An opportunity and challenge for the church
Immigration encourages the church to its mission task. The world has come to our doorstep. Our neighbours may be practicing Buddhists or Muslims. Sizable Vietnamese and Chinese communities are found in Vancouver and Toronto. In general, compared to Africa or South America, Asia has been resistant to Christianity. Asians in Canada are receptive to the Gospel. The Chinese churches in Toronto are growing. Asian university students have formed Christian fellowships. Since our move to London, my wife and I have been involved with the Asian Christian Fellowship, which meets on the campus of the University of Western Ontario. The majority of our group of about 30 students are Chinese, one is from Laos, a few come from Vietnam and Korea. Most of these students are from non-Christian homes and became Christians in Canada. They meet for Bible study, prayer, and mutual support. We have hosted some students in our home for a meal and interaction. A rewarding experience!

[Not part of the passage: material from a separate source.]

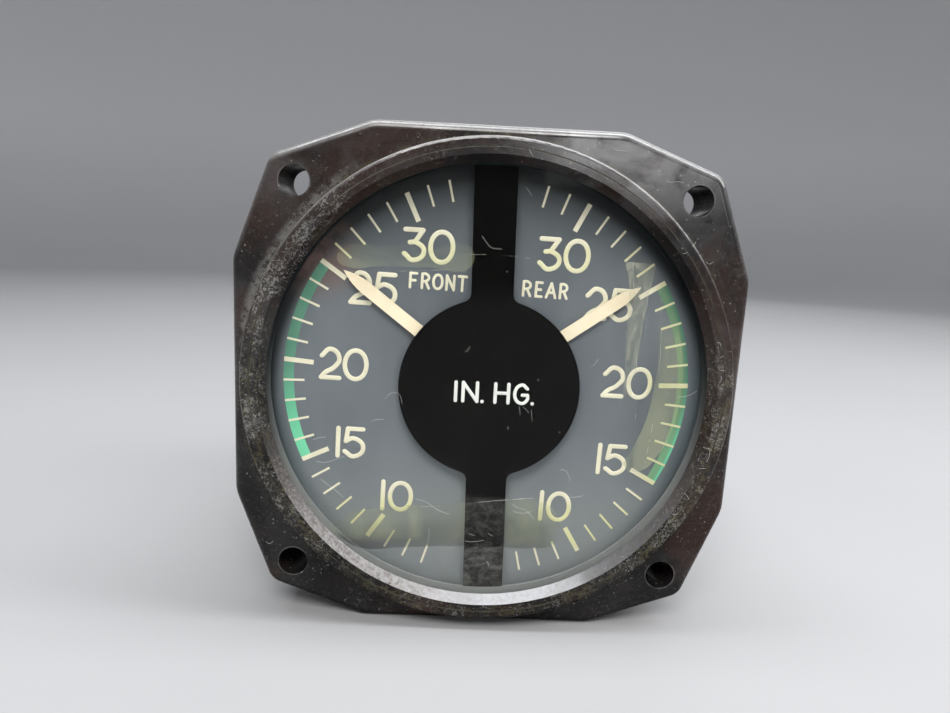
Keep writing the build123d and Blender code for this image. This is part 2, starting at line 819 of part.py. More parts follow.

Someone said that immigration "represents missionary movement in reverse." I pray that the church will see immigration as an opportunity to fulfill our Lord's Great Commission: "Therefore go and make disciples of all nations, baptizing them in the name of the Father and of the Son and of the Holy Spirit, teaching them to obey everything I have commanded you" (Matt. 28:19f.). The nations are now in our neighbourhoods ready to be reached with the Gospel. What a challenge for the church!